They’re more than willing to have us pray for them. The fact that God is always with His people, they like to hear about that. It’s not God they have a problem with, at least they don’t think so.
It’s not Jesus they have a problem with. It’s the holiness of God. It’s the justice of God.
It’s the judgment of God they don’t want to hear about. If you don’t believe me, try talking to anybody out in public. And most of the time, even if they’re not church-going believers, people are going to say, isn’t that nice?
They might not say those exact words, but that’s going to be their reaction. Isn’t that nice? You say, God bless you to somebody.
Oh, isn’t that nice? Or we can talk about God and people who show Him no reverence at other times when they get into trouble in their lives, they say, oh, well, you know, God doesn’t give us more than we can stand, or God always watches out for us. Folks, our society is full to the brim with talk about God.

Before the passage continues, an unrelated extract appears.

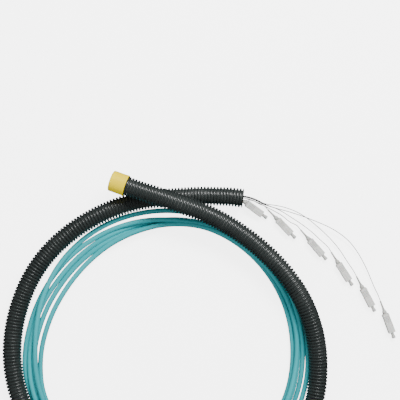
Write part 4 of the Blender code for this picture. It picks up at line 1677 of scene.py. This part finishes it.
@dataclass
class Tail:
    """One thin tail, from the breakout's face to its plug.

    Args:
        number: which tail it is.
        diameter: its diameter.
        circle: how far from the breakout's axis it starts.
        lead: how far it runs straight at each end.
        inside_boot: how far it reaches into the boot.
        sides: how many points go round.
    """

    number: int
    diameter: float = 1.0 * MM
    circle: float = 3.2 * MM
    lead: float = 7.0 * MM
    inside_boot: float = 2.0 * MM
    sides: int = 10

    def path(self, face: Array, ahead: Array, plug: Plug) -> Path:
        """The tail's centre line.

        Four of the tails share a stretch of route, each offset sideways and upwards from it.

        Args:
            face: the middle of the breakout's front face.
            ahead: the direction out of it.
            plug: the plug at the tail's end.

        Returns:
            The path.
        """
        side = unit(np.array((-ahead[1], ahead[0], 0.0)))
        angle = math.radians(TAIL_START_ANGLES[self.number - 1])
        start = face + self.circle * (side * math.cos(angle) + np.array((0.0, 0.0, math.sin(angle))))
        points = [start + ahead * plug.clearance, start + ahead * self.lead]
        if self.number in TAIL_OFFSETS:
            shared = placed(SHARED_TAIL_ROUTE)
            along = np.gradient(shared, axis=0)
            aside = unit(np.column_stack((-along[:, 1], along[:, 0], np.zeros(len(along)))))
            sideways, up = TAIL_OFFSETS[self.number]
            points.extend(shared + aside * sideways * MM + np.array((0.0, 0.0, up * MM)))
        points.extend(placed(TAIL_ROUTES[self.number]))
        for ahead_of_entry in (-self.lead, 0.0, self.inside_boot):
            points.append(
                np.array(plug.placement @ Vector((plug.tail_entry + ahead_of_entry, 0.0, 0.0))))
        return Path.through(np.array(points), ROUTE_STEP)

    def build(self, path: Path, pieces: list[bpy.types.Object],
              material: bpy.types.Material) -> None:
        """The tail, declared as a cord with its plug's pieces.

        Args:
            path: the centre line.
            pieces: the plug's pieces; not used.
            material: its finish.
        """
        stations = path.distances
        radii = np.full(len(stations), self.diameter / 2)
        piece = swept(path, stations, radii, self.sides, False).build(f"fibre_tail_{self.number}")
        dress(piece, material, "cable", "grey_fibre", f"tail_{self.number}")


@dataclass
class Tails:
    """All six tails with their plugs.

    Args:
        bushes: the breakout body that they start from.
    """

    bushes: Bushes

    def build_all(self, opened: Path) -> None:
        """Every tail and plug.

        Args:
            opened: the open conduit's centre line.
        """
        middle, ahead = self.bushes.breakout_axis(opened)
        face = middle + ahead * self.bushes.breakout[0] / 2
        boot, grip, inner, knob = (PlugPlastic(kind).material() for kind in Moulding)
        ceramic, coating = FerruleCeramic().material(), TailCoating().material()
        for number in range(1, len(PLUGS) + 1):
            plug = Plug(number)
            pieces = [
                plug.build_boot(boot), plug.build_grip(grip), plug.build_frame(inner),
                plug.build_ferrule(ceramic), plug.build_dust_cap(knob),
            ]
            tail = Tail(number)
            tail.build(tail.path(face, ahead, plug), pieces, coating)


def main() -> None:
    """Build every piece in order."""
    logging.basicConfig(level=logging.INFO, format="%(message)s")
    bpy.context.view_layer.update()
    Studio().set_up()
    conduits = Conduits()
    bushes = Bushes()
    capped, opened = conduits.capped_path(), conduits.open_path()
    trunk = Trunk()
    trunk.build(trunk.path(capped, opened, bushes))
    Tails(bushes).build_all(opened)
    conduits.build_both()
    bushes.build_all(capped, opened)
    EndCap().build(*conduits.cap_axis())


if __name__ == "__main__":
    main()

We’re full up with references about Jesus. People tend to like God and they tend to like Jesus, at least as far as they understand them. But folks, when we start to talk about who God is and who Jesus is according to the Bible, when we start to talk about the holiness of God, when we start to talk about the demands of God’s justice, that’s what the world doesn’t want to hear about.
That’s what the world has a problem with. If they see God, and I’ve talked to you many times about this, I think the first message I ever preached here was on the subject of our misinterpretations of God. the gods that people make of their own design.
And when the world sees God as just the big cosmic Santa Claus that just gives them whatever they want, or He’s a grandfather figure that might be kind of senile, doesn’t see what they do wrong, but just loves everybody and just gives them hugs and candy no matter what they do. When the world sees God in that condition, they don’t have a problem with God. But when we introduce the God of the Bible who takes sin seriously, who is offended by sin and demands that it be judged, demands that it be dealt with, demands that it be punished, demands that reconciliation be made between us and Him.
When we see the God that expects anything of anybody, suddenly the world doesn’t want to hear about it. Anybody else found that to be the case? They’re more than glad to hear about God.
They just don’t want a God who places any demands on them. And that’s how we have found ourselves at the position of this verse being taken so out of context. Because a lot of the world looks at it and says, oh, it says judge not that you be not judged.
And serving the God that they believe they serve, who is nothing but love and forgiveness, who never put a demand on anybody, who never expected anything from anybody, who’s just willing to bend over backwards and ignore our sin, the God that they serve, if He says judge not that you be not judged, that means don’t say anything about any sin. Just ignore it. Just let it go.
And why would we be surprised that the world would think that when the God they serve in their minds is willing to ignore sin and let it go, then who are we to talk about it? That’s not what it says at all. That’s not what it means at all.
We know the God we serve is a God who takes sin seriously. We know the God we serve is one who says that I am a God of justice and sin must be dealt with. If sin didn’t need to be dealt with, then what in the world was Jesus Christ doing on the cross?
There are a lot of questions that I ask myself that about. People believe this, they teach this, just like with the Judaizers. If we could be good enough for God, then what in the world was Jesus doing on the cross?
If anything we believe, if anything we teach makes the cross seem unnecessary, then what we teach is wrong. The cross happened because it was necessary, because God takes sin seriously, because sin matters, because sin can’t just be overlooked. It needs to be dealt with.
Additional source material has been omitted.